Legislation on state/private partnerships has to be updated first, and this does require time... On
the other hand, there is probably no need to hurry. At the end of September 2009 International
Maritime Organization (IMO) will start voluntary audit aiming assessment of shortcomings of
Russian port industry and elaboration of measures for their elimination within framework of
international conventions. And still participants of the both conferences expressed the same idea:
there are many high-priority projects aiming development of Russian ports, although the current
economic crisis may lead to their suspension. The best example of cooperation of private
investors with the state is Ust-Luga Port in Leningrad Oblast. However, even here some projects
may be suspended due to insufficient funding. The first project at risk is construction of
container terminal that will be commissioned not before 2010... Commissioning of container
terminal in District IV of St. Petersburg Big Port was also postponed till beginning of 2010. It
will work in parallel with coal terminal. It is expected that later on coal traffic will move to other
Russian ports at the Baltic Sea. Until now they have probably moved to Murmansk Commercial
Port. Another project, expansion of Murmansk Port, also experiences difficulties. The total
investment is expected to amount to 150 billions roubles, of which some 60 billions roubles will
be invested by the Government into construction of facilities constituting federal property: berth,
hydro engineering and navigational facilities. Another 29 billions roubles will be invested into
modernization of railway. All other funds must be provided by investors. At the time being those
figures are a bit virtual. Conferences held in St. Petersburg did not clarify mechanisms of
financing of this project. It is expected that the situation may be clarified during Murmansk
Economic Forum scheduled to October. The only sea terminals not affected by the crisis are oil
terminals. For example, in mid-September 2009 at Varandey transshipment of oil reached 7.19
millions of tons. Oil transshipment in Primorsk and Murmansk also rise...

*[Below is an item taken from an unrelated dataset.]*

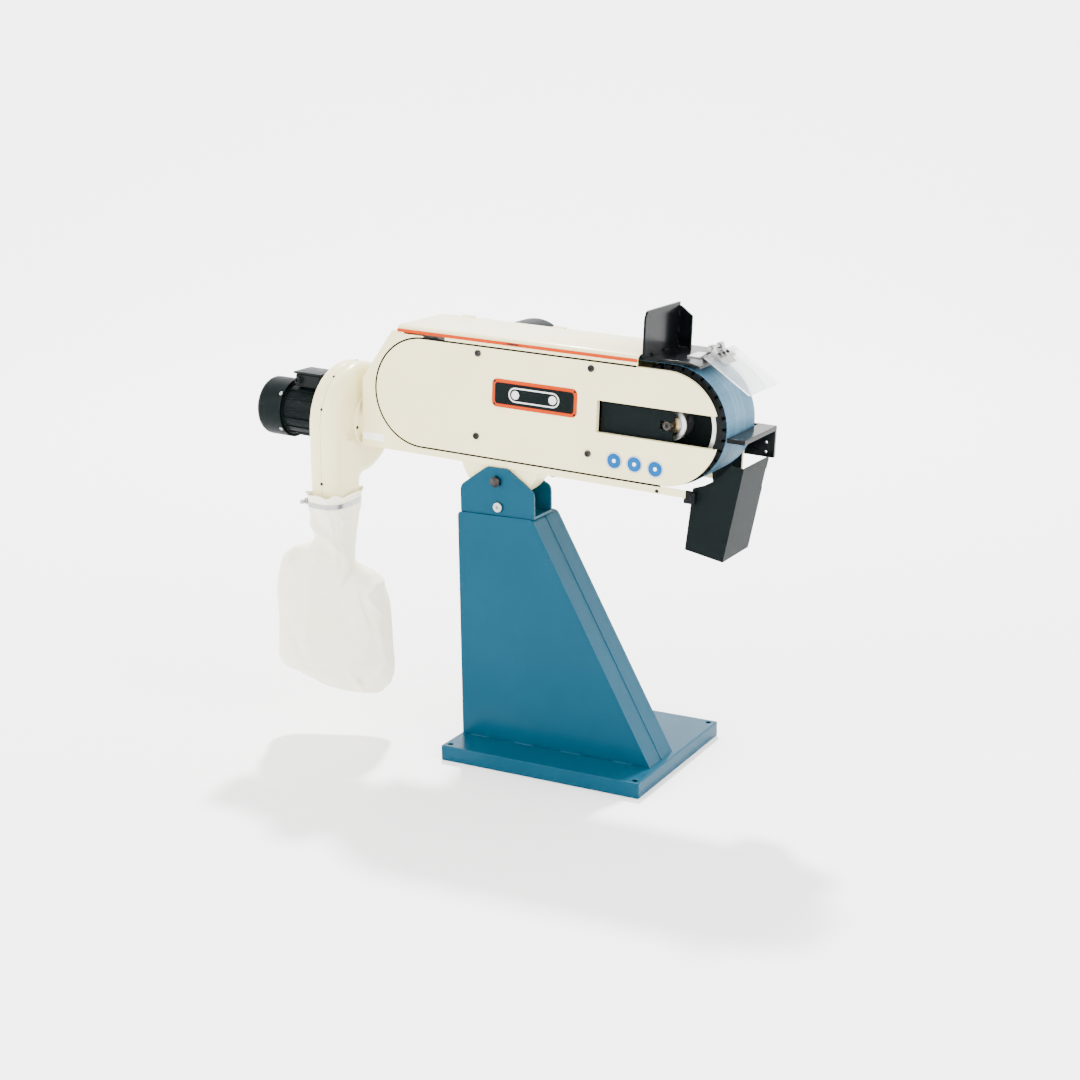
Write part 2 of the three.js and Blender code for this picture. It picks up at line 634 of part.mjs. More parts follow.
function motorTerminalBox() {
  const top = 60 - gap;
  const housing = block(drive.x - 48, drive.x + 48, 140, 250, top - 46, top);
  return join(housing, rod('y', 10, 249, 262, [drive.x, top - 24], 16));
}

function motorCowl() {
  const { cowlR, bodyEnd, end } = motor;
  const profile = [[cowlR - 3, bodyEnd - 16], [cowlR, bodyEnd - 16], [cowlR, end - 12], [cowlR - 12, end],
    [50, end], [50, end - 3], [cowlR - 13, end - 3], [cowlR - 3, end - 13], [cowlR - 3, bodyEnd - 16]];
  return turnY(profile, drive.x, wheelZ);
}

function fanDisc(y0, r, shaftR) {
  const at = [drive.x, wheelZ];
  const vanes = Array.from({ length: 8 }, (_, i) => {
    const vane = block(shaftR + 6, r, y0 + 5, y0 + 34, -2, 2);
    return vane.rotateY((i / 8) * Math.PI * 2).translate(drive.x, 0, wheelZ);
  });
  const disc = join(rod('y', r, y0, y0 + 6, at, 24), rod('y', shaftR + 8, y0, y0 + 34, at, 24), ...vanes);
  return cut(disc, rod('y', shaftR + gap, y0 - 1, y0 + 35, at));
}

add(head, 'drive_wheel', driveWheel(), aluminium);
add(head, 'motor_shaft', motorShaft(), steel);
add(head, 'motor_flange', motorFlange(), charcoal);
add(head, 'motor_body', motorBody(), charcoal);
add(head, 'motor_terminal_box', motorTerminalBox(), charcoal);
add(head, 'motor_cowl', motorCowl(), charcoal);
add(head, 'motor_fan', fanDisc(345, 80, motor.shaftR), black);

// ---- stop and eye shield on the nose --------------------------------------------------------
function stopBasePlate() {
  const { left, right, front, rear, top, thick } = stopBase;
  const profile = outlineOf([[left, top - thick], [right, top - thick], [right + 23, top - thick - 6],
    [right + 23, top - 6], [right, top], [left, top]]);
  const leg = block(left + 4, left + 96, backPlate.rear + gap, rear, 250, top - 1);
  return join(plateY(profile, front, rear), leg);
}

function topStop() {
  const { x, front, rear, top, gusset } = stop;
  const foot = stopBase.top + gap;
  const across = plateX(roundedOutline([[front, foot], [rear, foot], [rear, top], [front + 10, top],
    [front, top - 16]], [0, 0, 0, 5, 5]), x, x + 5);
  const along = plateY(outlineOf([[x + 4, foot], [x + gusset, foot], [x + gusset, top - 28],
    [x + 8, top - 8], [x + 4, top - 8]]), rear - 5, rear);
  return join(across, along);
}

function shieldBracket() {
  const { x, z, r, front, rear, knuckle } = shieldHinge;
  const { right, top } = stopBase;
  const foot = block(right - 30, right - 2, front, rear, top + gap, top + 3);
  const rise = plateY(outlineOf([[right - 5, top + gap], [right - 2, top + gap],
    [x, z - 2], [x, z + 2]]), front + knuckle + gap, rear - knuckle - gap);
  const pin = rod('y', r, front - 6, rear + 6, [x, z], 20);
  return join(foot, rise, pin);
}

// the shield and its leaf are drawn flat along X from the top edge, then sloped
function sloped(shape) {
  const turn = new THREE.Matrix4().makeRotationY(THREE.MathUtils.degToRad(shield.slope));
  return toGeometry(shape).applyMatrix4(turn).translate(shield.x, 0, shield.z);
}

function shieldLeaf() {
  const { x, z, r, front, rear, knuckle } = shieldHinge;
  const leaf = sloped(block(2, 40, front, rear, gap, 3));
  const web = outlineOf([[x + 1, z - 5], [x + 10, z - 14], [x + 12, z - 12], [x + 6, z + 1]]);
  const ends = [[front, front + knuckle], [rear - knuckle, rear]];
  const knuckles = ends.flatMap((span) => [plateY(web, ...span), rod('y', r + 3, ...span, [x, z])]);
  const pinHole = rod('y', r + 0.4, front - 9, rear + 9, [x, z]);
  return cut(join(leaf, ...knuckles), pinHole, sloped(block(-20, 60, front - 1, rear + 1, -9, gap)));
}

add(head, 'stop_base', stopBasePlate(), black);
add(head, 'top_stop', topStop(), black);
add(head, 'shield_bracket', shieldBracket(), steel);
add(head, 'shield_leaf', shieldLeaf(), steel);
add(head, 'eye_shield', sloped(block(0, shield.length, shield.front, shield.rear, -shield.thick, 0)), clear);

// ---- work rest and spark chute --------------------------------------------------------------
const restSlots = { x: [415, 485], z: 130, travel: 20 };
function workRest() {
  const { left, right, top, thick, front, rear, flangeLow, flangeLeft } = rest;
  const table = block(left, right, front, rear, top - thick, top);
  const flange = block(flangeLeft, right, backPlate.rear + gap, rear, flangeLow, top);
  const slots = restSlots.x.map((x) => (
    plateY(obround(x - restSlots.travel, x + 3, restSlots.z, 4.6), backPlate.rear - 1, rear + 1)
  ));
  const holes = [106, 127].map((z) => rod('y', 3, backPlate.rear - 1, rear + 1, [549, z], 16));
  return cut(join(table, flange), ...slots, ...holes);
}

function restScrew(x) {
  const at = [x, restSlots.z];
  const shank = rod('y', 4, backPlate.front - 6, rest.rear + 2, at, 16);
  return join(shank, rod('y', 8.5, rest.rear + gap, rest.rear + 7, at, 6));
}

function chuteOutline() {
  const shape = new THREE.Shape();
  shape.moveTo(451, -86);
  shape.lineTo(539, -100);
  shape.lineTo(573.6, 108);
  shape.lineTo(544, 111);
  shape.quadraticCurveTo(512, 64, 462, 50.5);
  return shape;
}

function sparkChute() {
  const { front, rear, sheet } = chute;
  const outer = plateY(chuteOutline(), front, rear);
  const inner = plateY(outlineOf([[454, -110], [534.5, -110], [570.6, 106], [576, 130], [465, 130]]),
    front + sheet, rear - sheet);
  const openTop = outlineOf([[440, 40], [569, 40], [569, 140], [440, 140]]);
  const rearTop = plateY(openTop, rear - sheet - 1, rear + 1);
  return cut(outer, inner, rearTop);
}

function chuteBracket() {
  const pad = block(470, 530, chute.rear + gap, chute.rear + 4, -36, 24);
  const arm = block(470, 496, chute.rear + 3, backPlate.front - gap, -36, 24);
  return join(pad, arm);
}

add(head, 'work_rest', workRest(), black);
restSlots.x.forEach((x, i) => add(head, `rest_screw_${i + 1}`, restScrew(x), steel));
add(head, 'spark_chute', sparkChute(), charcoal);
add(head, 'chute_bracket', chuteBracket(), charcoal);

// ---- blower ---------------------------------------------------------------------------------
function scrollOutline(inset, reach) {
  const r = blower.r - inset;
  const [left, right] = [outlet.left + inset, outlet.right - inset];
  const low = outlet.low - reach;
  const meet = -Math.acos((right - blower.y) / r);
  const shape = new THREE.Shape();
  shape.moveTo(left, low);
  shape.lineTo(right, low);
  shape.absarc(blower.y, blower.z, r, meet, Math.PI, false);
  shape.lineTo(left, low);
  return shape;
}

function scrollSolid(inset, reach) {
  const bend = blower.bend - inset;
  const length = blower.front - blower.rear - 2 * inset - 2 * bend;
  const options = { depth: length, bevelEnabled: true, bevelThickness: bend, bevelSize: bend,
    bevelOffset: -bend, bevelSegments: 2, curveSegments: 14 };
  const shape = new THREE.ExtrudeGeometry(scrollOutline(inset, reach), options);
  const start = blower.rear + inset + bend;
  const turn = new THREE.Matrix4().set(0, 0, 1, start, 1, 0, 0, 0, 0, 1, 0, 0, 0, 0, 0, 1);
  return shape.applyMatrix4(turn);
}

function blowerHalf(x0, x1, hole) {
  const casing = cut(scrollSolid(0, 40), scrollSolid(blower.sheet, 90));
  const room = block(x0, x1, -260, 120, outlet.low, 260);
  return cut(keep(casing, room), hole);
}

function inletRing() {
  const { r, bore, left, right } = inlet;
  const outside = [[bore, left], [r - 8, left], [r, left + 6], [r, right - 3], [r - 3, right]];
  const profile = [...outside, [bore, right], [bore, left]];
  return turnX(profile, blower.y, blower.z);
}

function impeller() {
  const { y, z, seam } = blower;
  const back = seam - 26;
  const blades = Array.from({ length: 10 }, (_, i) => {
    const blade = block(back + 3, back + 46, 30, 100, -1.5, 1.5);
    return blade.rotateX((i / 10) * Math.PI * 2).translate(0, y, z);
  });
  const disc = rod('x', 102, back, back + 4, [y, z], 28);
  const wheel = join(disc, rod('x', 16, back, back + 30, [y, z], 24), ...blades);
  return cut(wheel, rod('x', fanMotor.shaftR + gap, back - 1, back + 26, [y, z]));
}

function fanShaft() {
  const at = [blower.y, blower.z];
  const rotor = rod('x', fanMotor.boreR - 2, -560, -490, at, 32);
  return join(rod('x', fanMotor.shaftR, fanMotor.bodyEnd - 20, blower.seam - 4, at), rotor);
}

function fanMotorBody() {
  const { r, bodyEnd, boreR } = fanMotor;
  const at = [blower.y, blower.z];
  const front = blower.rear - gap;
  const keys = [0, 1, 2, 3].map((i) => {
    const key = block(bodyEnd, front, r - 4, r + 4, -3, 3);
    return key.rotateX(i * Math.PI / 2 + Math.PI / 4).translate(0, ...at);
  });
  const seat = block(-562, -488, blower.y - 30, blower.y + 30, 120, 144);
  const body = join(rod('x', r, bodyEnd, front, at, 32), ...keys, seat);
  const shaftHole = rod('x', fanMotor.shaftR + 1.5, bodyEnd - 1, front + 1, at, 20);
  return cut(body, rod('x', boreR, bodyEnd + 10, front - 8, at, 32), shaftHole);
}

function fanMotorCowl() {
  const { cowlR, bodyEnd, end } = fanMotor;
  const lip = bodyEnd + 8;
  const profile = [[cowlR - 2.4, lip], [cowlR, lip], [cowlR, end + 14], [cowlR - 14, end], [34, end],
    [34, end + 2.4], [cowlR - 15, end + 2.4], [cowlR - 2.4, end + 15], [cowlR - 2.4, lip]];
  return turnX(profile.reverse(), blower.y, blower.z);
}

function fanTerminalBox() {
  const [x0, x1] = [-562, -490];
  const y = blower.y;
  const corners = [[y - 32, 144 + gap], [y + 32, 144 + gap], [y + 32, 176], [y - 32, 176]];
  const housing = roundedOutline(corners, [0, 0, 8, 8]);
  return join(plateX(housing, x0, x1), rod('y', 9, y - 40, y - 31, [-548, 160], 20));
}

const shaftHole = rod('x', 14, blower.rear - 1, blower.rear + 5, [blower.y, blower.z]);
const inletHole = rod('x', inlet.bore, blower.front - 5, blower.front + 1, [blower.y, blower.z]);
add(head, 'blower_front', blowerHalf(blower.seam + gap, 0, inletHole), cream);
add(head, 'blower_rear', blowerHalf(-500, blower.seam, shaftHole), cream);
add(head, 'blower_inlet', inletRing(), cream);
add(head, 'impeller', impeller(), steel);
add(head, 'fan_motor_shaft', fanShaft(), steel);
add(head, 'fan_motor_body', fanMotorBody(), charcoal);
add(head, 'fan_motor_cowl', fanMotorCowl(), charcoal);
add(head, 'fan_terminal_box', fanTerminalBox(), charcoal);

// ---- dust bag and its clamp -----------------------------------------------------------------
const outletMiddle = { x: (blower.front + blower.rear) / 2, y: (outlet.left + outlet.right) / 2 };
function bagSections() {
  const { x, y } = outletMiddle;
  const neck = { x, y, rx: collar.halfX, ry: collar.halfY, power: 3 };
  const low = outlet.low;
  return [
    { ...neck, z: low - 432, x: x + 2, rx: 84, ry: 40, power: 3 },
    { ...neck, z: low - 412, x: x + 2, rx: 122, ry: 66, power: 3 },
    { ...neck, z: low - 340, x, rx: 130, ry: 80, power: 3 },
    { ...neck, z: low - 240, x: x - 2, rx: 128, ry: 80, power: 3 },
    { ...neck, z: low - 160, x: x - 6, rx: 116, ry: 74, power: 3 },
    { ...neck, z: low - 124, x: x - 8, rx: 92, ry: 68, power: 2.8 },
    { ...neck, z: low - 92, x: x - 4, rx: 56, ry: 62, power: 2.6 },
    { ...neck, z: low - 40, rx: 44, ry: 60, power: 2.6 },
    { ...neck, z: collar.z },
  ];
}

function dustBag() {
  const socket = scrollSolid(-0.5, 42);
  const room = block(-600, -300, -300, 100, outlet.low - gap, 0);
  return cut(loft(bagSections(), 36), keep(socket, room));
}

function clampBand() {
  const { x, y } = outletMiddle;
  const ringAt = (z, more) => ({ z, x, y, rx: collar.halfX + more, ry: collar.halfY + more, power: 3 });
  const outer = loft([ringAt(band.low, band.thick + gap), ringAt(band.high, band.thick + gap)], 48);
  const inner = loft([ringAt(band.low - 1, gap), ringAt(band.high + 1, gap)], 48);
  const screw = rod('x', 6, x - 50, x - 22, [y - collar.halfY - 4, (band.low + band.high) / 2], 16);
  return cut(join(outer, screw), inner);
}

add(head, 'dust_bag', dustBag(), cotton);
add(head, 'clamp_band', clampBand(), steel);

// ---- name plate -----------------------------------------------------------------------------
const plateOutline = roundedOutline([[-22, 166], [192, 166], [192, 231], [-22, 231]], 10);
add(head, 'name_plate', plateY(plateOutline, frontY - 1.5, frontY - gap), orange);

// the machine stands with the middle of its bounding box over the origin
const box = new THREE.Box3().setFromObject(machine, true);
const middle = box.getCenter(new THREE.Vector3());
machine.position.set(-middle.x, -middle.y, -box.min.z);
machine.updateMatrixWorld(true);

export default machine;
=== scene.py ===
# Pedestal belt grinder: fine shells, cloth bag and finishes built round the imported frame.
import json
import math
import bpy
from mathutils import Matrix, Vector, noise


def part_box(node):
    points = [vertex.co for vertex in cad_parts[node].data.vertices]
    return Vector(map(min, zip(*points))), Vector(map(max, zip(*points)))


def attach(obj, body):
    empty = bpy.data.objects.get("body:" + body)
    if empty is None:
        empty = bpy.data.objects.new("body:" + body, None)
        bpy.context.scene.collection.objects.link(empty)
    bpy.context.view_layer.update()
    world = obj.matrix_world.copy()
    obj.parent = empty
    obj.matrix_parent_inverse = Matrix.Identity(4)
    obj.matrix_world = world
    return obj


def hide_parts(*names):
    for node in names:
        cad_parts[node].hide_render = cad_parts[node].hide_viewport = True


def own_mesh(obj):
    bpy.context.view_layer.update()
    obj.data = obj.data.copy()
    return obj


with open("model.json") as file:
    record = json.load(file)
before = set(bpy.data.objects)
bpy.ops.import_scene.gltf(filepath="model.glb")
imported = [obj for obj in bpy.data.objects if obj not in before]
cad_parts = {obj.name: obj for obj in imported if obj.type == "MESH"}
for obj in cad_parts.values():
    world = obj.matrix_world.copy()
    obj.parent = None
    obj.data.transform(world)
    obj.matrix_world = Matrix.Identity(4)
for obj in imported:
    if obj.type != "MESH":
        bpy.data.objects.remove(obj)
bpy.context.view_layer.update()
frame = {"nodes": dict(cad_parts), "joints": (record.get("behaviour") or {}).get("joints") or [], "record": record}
nodes = frame["nodes"]
joints = {joint["name"]: joint for joint in frame["joints"]}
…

                                        Building New Fleet
Shipbuilding is the only industry that has seen increase of civil production. This is to note that it
was shipbuilding that caused total civil production in the Northwestern Russia to rise by 2.2
times. The companies to mention first are Vyborgsky SSZ, PO Sevmashpredpriyatie and
Baltiyskiy Zavod. They increased civil production by 2.8 times compared to the same period
2008. The remarkable fact is that from January to July share of Vyborgsky SSZ in civil
production of this branch of industry amounted to 51.3%, while contribution of
Sevmashpredpriyatie was 19%. These data were announced by Vladimir Pakhomov, Chief of
United Shipbuilding Company (OSK), speaking at opening of conference titled “Future of
Russian Civil Shipbuilding”. Today OSK focuses on cooperation with foreign partners aiming to
acquire modern technologies. The Russian state-owned company had intention to conclude a
number of agreements with foreign companies during the conference. In particular, OSK reached
preliminary agreements with several Western European companies on transfer of shipbuilding
technologies.
In the course of their meetings representatives of shipbuilding industry noted that labor
productivity and competitiveness of Russian shipbuilding industry are still low. Compared to
foreign shipyards, ship construction time in Russia is 1.5 to 2 times longer, while costs are 20 to
25% higher. OSK intends to correct the situation by employment of western technologies.
Several shipbuilding projects were presented at Neva 2009, including construction of major
shipyard employing 1.5 thousands people in Kronshtadt (on Kotlin Island near St. Petersburg). It
will use the latest technologies and be capable of construction of big ships at minimum time.
Financing of the project will be provided by Vnesheconombank. Two dry docks are envisaged
for construction of 15 ships a year. The total investment requirement is at least 65 billions
roubles. At the time being negotiations are held with Samsung Corp. that expressed its intention
to participate in the project. Consideration was given to an alternative project of modernization
and expansion of existing site of Admiralteyskie Verfi for construction 5 to 6 big ships a year.
Another project is Nevky Ship Building and Ship Repair Plant (in Shlisselburg, Leningrad
Oblast). Once this enterprise belonged to Northwestern River Ship Company, but was virtually
abandoned due to lack of contracts. Now a really breathtaking keel-laying ceremony attended by
Igor Levitin, Minister of Transport of the Russian Federation, was held at slipway of the plant.
This is a next-generation multi-purpose emergency and rescue ship, Project MPSV07, ordered by
the Government. That contract will be followed by other ones. This is to remind that 15 rescue,
diver and multi-purpose ships will be built for emergency services under Federal Target Program
from 2011 to 2015. The program envisages quota almost for all major sea ports of the Russian
Federation.
Finally, we must note one more milestone. Envelopes containing bids for construction of next-
generation Russian icebreakers were opened at Neva 2009. Results of the competition will be
announced in October 2009. It envisages building three 25 MW multi-purpose diesel/electric
icebreakers. They will feature equipment for collection of oil spills, rescue operations and
diving, two helipads and maneuvering devices. The ships will be highly automated: their crew
will be twice less than it was required previously. The icebreakers will also feature high-capacity
crane (the exact capacity is not known yet) and be capable of passing through ice 2 m thick in
winter and 3 m thick in spring and summer. Their prime purpose is development of shelf oil and
gas fields and assistance to navigation in the Russian Arctic. It is well known that future of
Russian water transport and related businesses depends on development of northern regions of
Russia. For this reason such issues were discussed at Neva 2009 at conference devoted to the
Arctic where Vladimir Shtrambrand, Chief of Building and Repair Administration of the Fleet of
Federal Unitary Enterprise Rosmorport announced plans of building three diesel/electric
icebreakers. The congress section of Neva 2009 Exhibition clearly demonstrated that the
maritime industry continues its development and is in need of support from the Government.